If power animals exist, my power animal is a deer. I’m not sure about the existence of power animals but what do I know? I do know that over and over again in my life, I have close encounters with cervidae of various kinds.

Today, back home in Washington, I set out to fetch groceries. There was not much in my fridge beyond a hunk of Parmesan cheese (good) and watermelon I should’ve thrown out before I left town (bad.) There’s a fabulous little organic grocery store in my new neighborhood, but “fabulous” and “organic,” when applied to “grocery” and “store” means yams are $5.00/ea. Close to that, anyway. I consulted the oracle and found a Giant supermarket close to my building.

Apparently, I had my Google Maps set to Hermes; what I thought would be a twenty-two-minute trip was at least double that. The Giant really can’t be the closest supermarket to me but these are the misadventures you have when you live in a new place. You have to go to the wrong places to find the right ones.

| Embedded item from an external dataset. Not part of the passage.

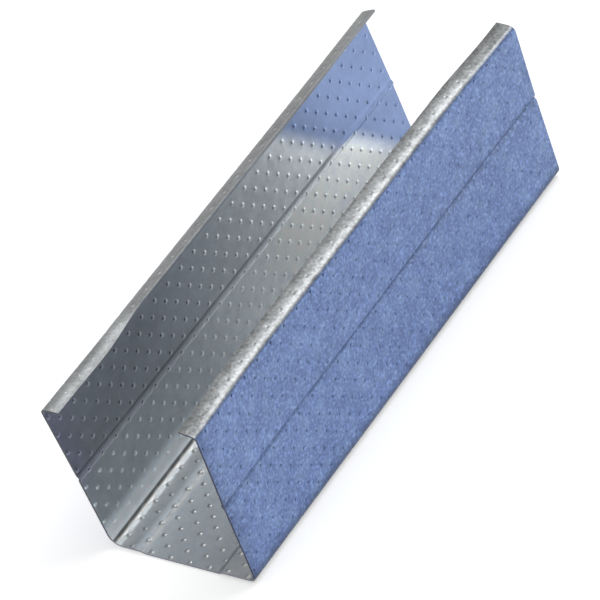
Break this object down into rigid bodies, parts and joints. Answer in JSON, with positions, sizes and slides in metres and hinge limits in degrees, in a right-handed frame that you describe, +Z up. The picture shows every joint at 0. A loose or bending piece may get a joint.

I’m walking along (and along) the sidewalk in a pretty neighborhood. I’m sweating from the humidity and sun. And coming from the other side of the street — casual as anything — steps a deer. Large deer. Deer with antlers. This deer walked into the street and was therefore about ten or twelve feet away from me. Seeing each other, we stopped in our tracks. The deer looked at me and I looked at the deer and for a moment I wondered, “Do deer charge humans?” and I felt fear. We looked at each other for a good 2.5 seconds; I’ve replayed the encounter many times and believe that’s correct.

“You have got to be kidding me,” I thought. It was right there. Wildlife in the city and we were crossing paths. The deer — surely feeling fear, wondering if humans charge deer — took a running leap over a high fence into someone’s yard where I presume he began munching begonias.

There was a FedEx truck way down the hill who might’ve seen the deer up ahead. I tried to make eye contact with him as he passed. I opened my eyes wide to communicate, “What the —-?!” but I didn’t get an appropriate response, so I don’t think he saw it. This was a me-deer thing.

I’m not so sure power animals are real, but that was mighty powerful.